Problem description
Go from the first line to the line with "ground_flat_end_y = 45.0" and return those lines verbatim, ends included.

Input data
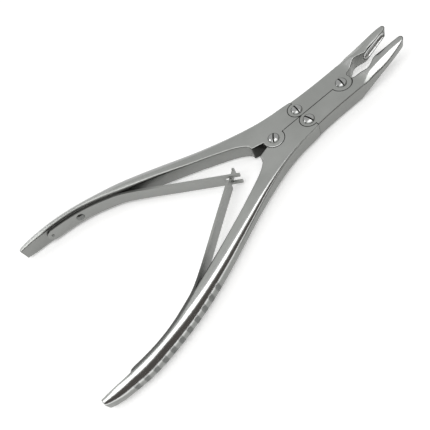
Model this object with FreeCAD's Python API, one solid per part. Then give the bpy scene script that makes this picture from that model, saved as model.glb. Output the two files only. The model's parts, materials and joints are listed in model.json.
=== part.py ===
import FreeCAD, Part
import math
import os
from FreeCAD import Vector

# Double-action bone rongeur, in millimetres, drawn open as it rests.
# While it is drawn, the rear pivot stands on the origin, +Y points to the jaw tips,
# +X to the right-hand side and +Z up through the pivots. Each right-hand piece is the
# mirror image of the left-hand one, apart from which of the two carries the ears.

# Flat stock that the box joints are cut from
box_thickness = 9.3
ear_thickness = 3.0
side_play = 0.05
ring_play = 0.28
seam_gap = 0.28
rim_gap = 0.06

# Pivot places
link_x = 5.17
link_y = 21.2
front_pivot_y = 49.6
rear_ear_radius = 6.1
link_ear_radius = 5.1
front_ear_radius = 6.0
tongue_inset = 0.4
outer_seam_y = 21.9
corner_relief = 1.75
ground_flat_end_y = 45.0

# Pivot screws and their nuts
shank_radius = 2.0
bore_play = 0.04
head_radius = 3.3
head_rim = 0.3
head_dome = 0.95
slot_width = 0.85
slot_depth = 0.9
thread_radius = 1.25
nut_seat_depth = 0.7
nut_socket_depth = 0.55
nut_slot_depth = 0.5
thread_end_gap = 0.05
slot_angles = {"rear_pivot": 143.0, "front_pivot": 170.0, "left_link": 171.0, "right_link": 12.0}

# Jaws: plan view
jaw_rear_x = 12.05
jaw_waist_x = 11.2
jaw_waist_y = 44.0
jaw_shoulder_y = 57.0
neck_start_angle = 13.0
neck_bulge_x = 5.5
neck_bulge_y = 64.0
rim_heel_y = 73.0
rim_angle = 7.7
jaw_nose_inset = 2.9
jaw_nose_power = 3.0
tip_y = 88.9
tip_x = 6.9
waist_hollow = 0.2
neck_rise = 4.2
heel_set_back = (0.85, 3.9)
toe_set_back = 1.9
nose_set_back = 3.0

# Jaws: side view
ramp_start_y = 55.5
rim_tip_top = 15.6
sole_start_y = 53.5
sole_tip_z = 10.0
rim_rise_shares = [
    (0.0, 0.0), (0.09, 0.06), (0.175, 0.24), (0.255, 0.39), (0.34, 0.455), (0.44, 0.51),
    (0.62, 0.645), (0.81, 0.83), (1.0, 1.0), (1.1, 1.08),
]
sole_rise_shares = [
    (0.0, 0.0), (0.17, 0.16), (0.35, 0.39), (0.53, 0.56), (0.72, 0.74), (1.0, 1.0), (1.1, 1.1),
]

# Jaws: bevels, as the place along the jaw and the shares of the full width and drop there.
# Behind the ramp they are no more than a broken edge.
edge_break = 0.3
bevel_width = 3.5
bevel_drop = 1.9
bevel_stations = [
    (57.0, 0.25, 0.2), (60.0, 0.6, 0.56), (64.0, 0.9, 0.9), (68.0, 1.0, 1.0),
    (72.0, 1.0, 0.93), (77.0, 0.88, 0.72), (81.0, 0.68, 0.48), (85.0, 0.38, 0.22), (88.0, 0.13, 0.07),
    (92.0, 0.04, 0.02),
]
bevel_overrun = 1.0
sole_bevel = 1.3
sole_bevel_stations = [(54.0, 0.02), (60.0, 0.6), (68.0, 1.0), (80.0, 1.0), (93.0, 1.0)]

# Jaws: cups
cup_heel_radius = 3.35
cup_toe_radius = 2.5
cup_heel_y = 69.6
cup_heel_length = 5.6
cup_toe_y = 87.9
cup_axis_offset = 0.75

# Handles: inner face behind the pivot
gap_wall_angle = 16.0
gap_depth_y = 12.8
gap_shelf_x = 6.5
gap_shelf_slope = 0.3
inner_face_points = [
    (9.0, 15.4), (14.3, 23.6), (22.3, 40.3), (32.1, 62.6), (41.8, 86.5),
    (48.6, 104.0), (51.8, 119.0), (52.9, 132.0), (53.7, 152.5),
]

# Handles: cross-sections from the box to the end of the grip, as
# distance behind the pivot, outer reach, height, and the width and height of the round corners
grip_sections = [
    (-26.0, 11.3, 9.6, 0.7, 0.7),
    (-10.0, 13.9, 9.6, 0.8, 0.8),
    (6.0, 17.3, 9.6, 1.3, 1.3),
    (22.0, 23.1, 9.5, 2.3, 2.3),
    (40.0, 30.5, 9.15, 3.2, 3.0),
    (60.0, 39.0, 9.7, 4.0, 3.8),
    (80.0, 47.2, 10.9, 4.6, 4.8),
    (98.0, 53.4, 12.2, 5.6, 5.8),
    (114.0, 57.6, 12.7, 6.2, 6.1),
    (128.0, 59.6, 11.8, 6.4, 5.7),
    (139.0, 58.9, 9.6, 5.0, 4.6),
    (146.0, 57.1, 8.9, 3.4, 3.2),
    (150.0, 55.9, 7.8, 1.9, 2.2),
    (151.2, 55.4, 7.2, 1.3, 1.7),
]

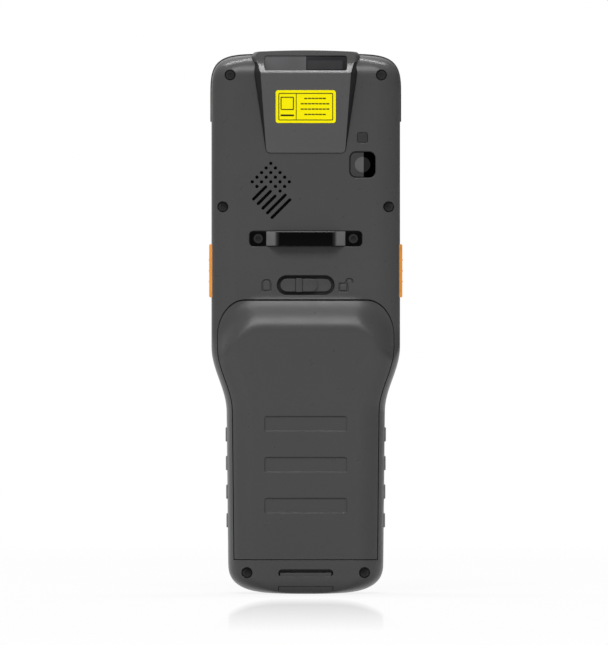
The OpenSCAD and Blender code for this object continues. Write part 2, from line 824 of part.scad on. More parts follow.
label_t = 0.15;

module asset_label() color("#fff200") translate([0, back_y - scan_rise(label_z), label_z]) rotate([scan_tilt, 0, 0])
    plate(-label_t, 0) rounded(label_w, label_h, 1);

// Camera and flash, both seated on the back wall
barrel_d = 6.6;
window_seat = 1.3;
window_in = 0.4;
camera_t = 5;
collar_t = 0.5;

module camera_window() color([0.1, 0.1, 0.11, 0.85]) plate(back_y + window_in, back_y + window_seat)
    translate([camera_x, camera_z]) rounded(camera_w - 0.3, camera_w - 0.3, 2.4);

module camera_module() color("#303336") {
    half = camera_w / 2 - collar_t;
    y_bar(camera_x, camera_z, back_y + window_seat + fit, inner_back + 1, barrel_d);
    y_bar(camera_x, camera_z, inner_back, inner_back + 1, barrel_d + 4 * collar_t);
    block([camera_x - half, inner_back + collar_t, camera_z - half],
        [camera_x + half, inner_back + camera_t, camera_z + half]);
}

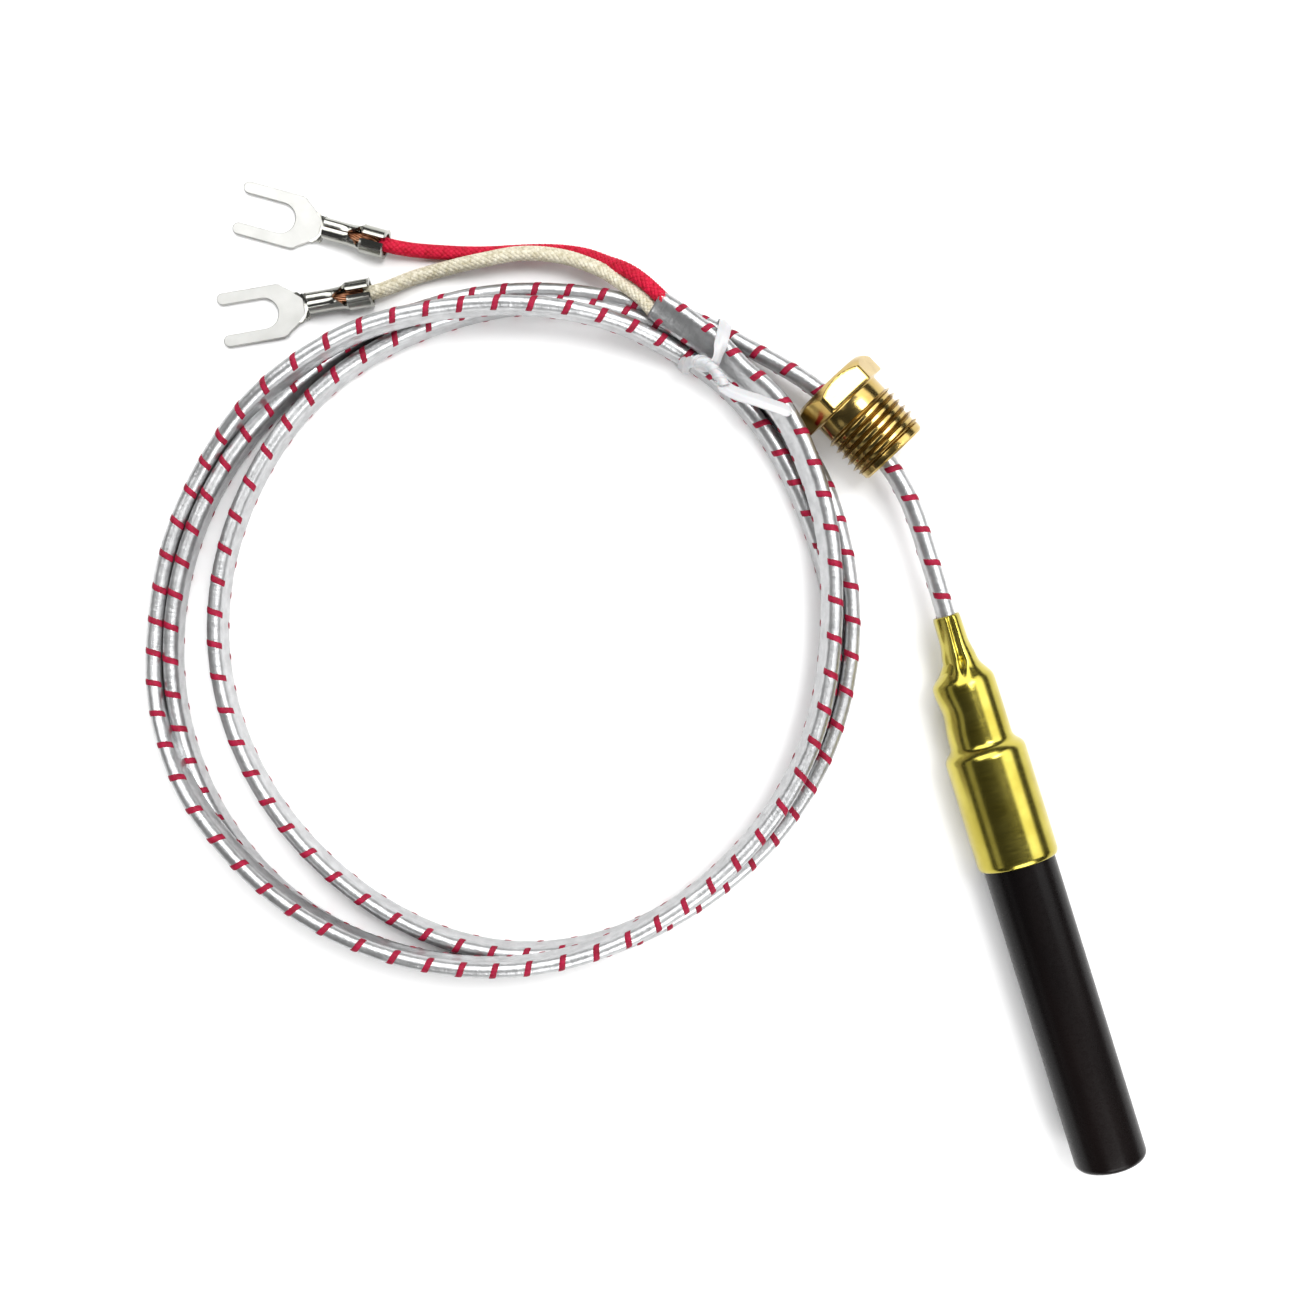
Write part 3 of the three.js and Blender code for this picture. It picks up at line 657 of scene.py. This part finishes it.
def strand_bundle():
    """The bare copper strands, which spread a little where they come out of the insulation."""
    vertices, faces = [], []
    x = np.linspace(0.0008, 0.0099, 70)
    loose = 1 + 0.5 * np.clip((0.0042 - x) / 0.0008, 0, 1)
    for ring, (count, radius) in enumerate(STRAND_RINGS):
        for strand in range(count):
            turn = TAU * strand / count + x * 420 + ring
            y, z = radius * loose * np.cos(turn), STRANDS_Z + radius * loose * np.sin(turn)
            block = [
                np.stack([x, y + STRAND_R * math.cos(a), z + STRAND_R * math.sin(a)], axis=1)
                for a in TAU * np.arange(8) / 8]
            faces += grid_faces(len(x), len(block), len(vertices) * len(x) * len(block))
            vertices.append(np.stack(block, axis=1).reshape(-1, 3))
    return np.concatenate(vertices), faces


def make_terminal(colour, tin, matt_tin, copper):
    """One terminal, bright where it is rolled and matt on the fork, and the strands in its barrel."""
    place, degrees = TERMINAL_PLACES[colour]
    rolled, faces = rolled_sheet()
    plate, sides, levels = fork_plate()
    plate_faces = grid_faces(levels, sides, len(rolled))
    matt = np.repeat(np.array([0, 1], dtype=np.int32), [len(faces), len(plate_faces)])
    faces += plate_faces
    terminal = mesh_piece(
        colour + "_terminal", in_place(np.concatenate([rolled, plate]), place, degrees), faces,
        [tin, matt_tin], face_slots=matt)
    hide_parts(colour + "_fork_terminal")
    sharpen(terminal, 20)

    points, faces = strand_bundle()
    strands = mesh_piece(colour + "_strands", in_place(points, place, degrees), faces, copper)
    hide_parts(colour + "_conductor")
    return terminal, strands


# ---- Twist tie ----
TIE_WIDE = 0.0021
TIE_EDGE = 0.000102              # half the thickness of its flat edges
TIE_STEP = 0.0002
ROPE_TURNS = 2.6
ROPE_R = 0.0005
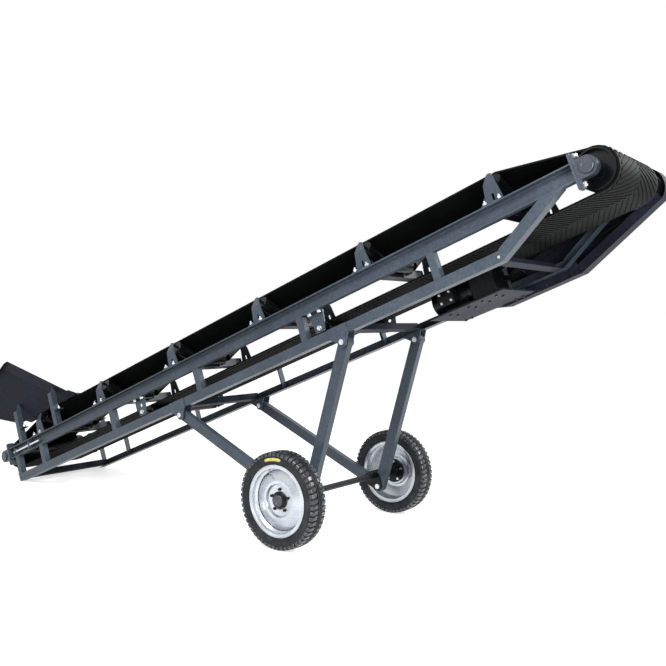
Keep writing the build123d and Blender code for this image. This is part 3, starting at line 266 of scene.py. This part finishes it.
# %% Floor
floor_dim, floor_bright, floor_lift = 0.22, 0.91, 0.62
floor_material, tree, floor_shader = new_material("pale_floor")
floor_shader.inputs["Roughness"].default_value = 0.95
floor_shader.inputs["Specular IOR Level"].default_value = 0.0
seen = seen_share(tree)
floor_shade = add_node(tree, "ShaderNodeMapRange", {"To Min": floor_dim, "To Max": floor_bright}, {"Value": seen})
tree.links.new(floor_shade.outputs["Result"], floor_shader.inputs["Base Color"])
lifted = add_node(tree, "ShaderNodeMapRange", {"To Max": floor_lift}, {"Value": seen})
tree.links.new(lifted.outputs["Result"], floor_shader.inputs["Emission Strength"])
floor_shader.inputs["Emission Color"].default_value = (1, 1, 1, 1)
floor_wide, floor_drop = 900, 0.001
bpy.ops.mesh.primitive_plane_add(size=floor_wide, location=(0, 0, -floor_drop))
floor = bpy.context.object
floor.name = "pale_floor"
floor.data.materials.append(floor_material)
print("floor", floor_wide, "m wide, shade", floor_bright, "where seen and", floor_dim, "for the light it gives")

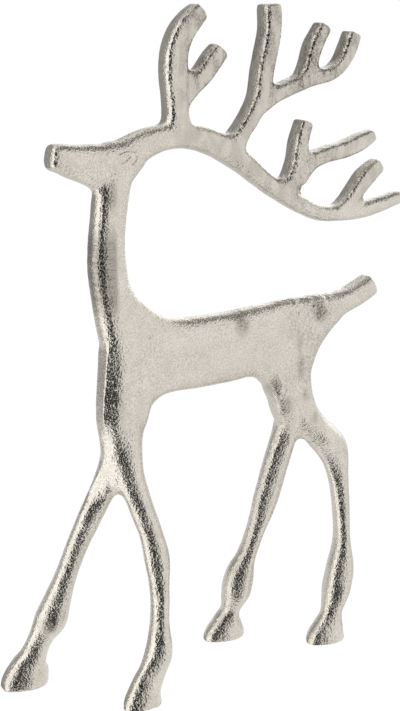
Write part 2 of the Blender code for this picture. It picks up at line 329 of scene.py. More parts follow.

Result
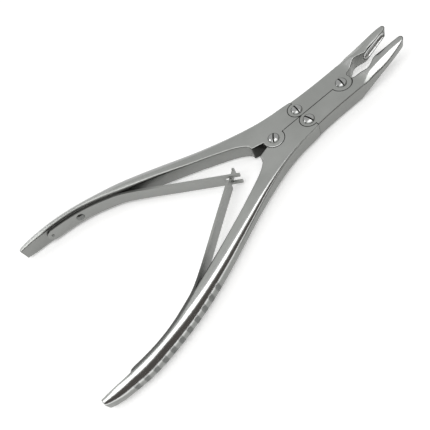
Model this object with FreeCAD's Python API, one solid per part. Then give the bpy scene script that makes this picture from that model, saved as model.glb. Output the two files only. The model's parts, materials and joints are listed in model.json.
=== part.py ===
import FreeCAD, Part
import math
import os
from FreeCAD import Vector

# Double-action bone rongeur, in millimetres, drawn open as it rests.
# While it is drawn, the rear pivot stands on the origin, +Y points to the jaw tips,
# +X to the right-hand side and +Z up through the pivots. Each right-hand piece is the
# mirror image of the left-hand one, apart from which of the two carries the ears.

# Flat stock that the box joints are cut from
box_thickness = 9.3
ear_thickness = 3.0
side_play = 0.05
ring_play = 0.28
seam_gap = 0.28
rim_gap = 0.06

# Pivot places
link_x = 5.17
link_y = 21.2
front_pivot_y = 49.6
rear_ear_radius = 6.1
link_ear_radius = 5.1
front_ear_radius = 6.0
tongue_inset = 0.4
outer_seam_y = 21.9
corner_relief = 1.75
ground_flat_end_y = 45.0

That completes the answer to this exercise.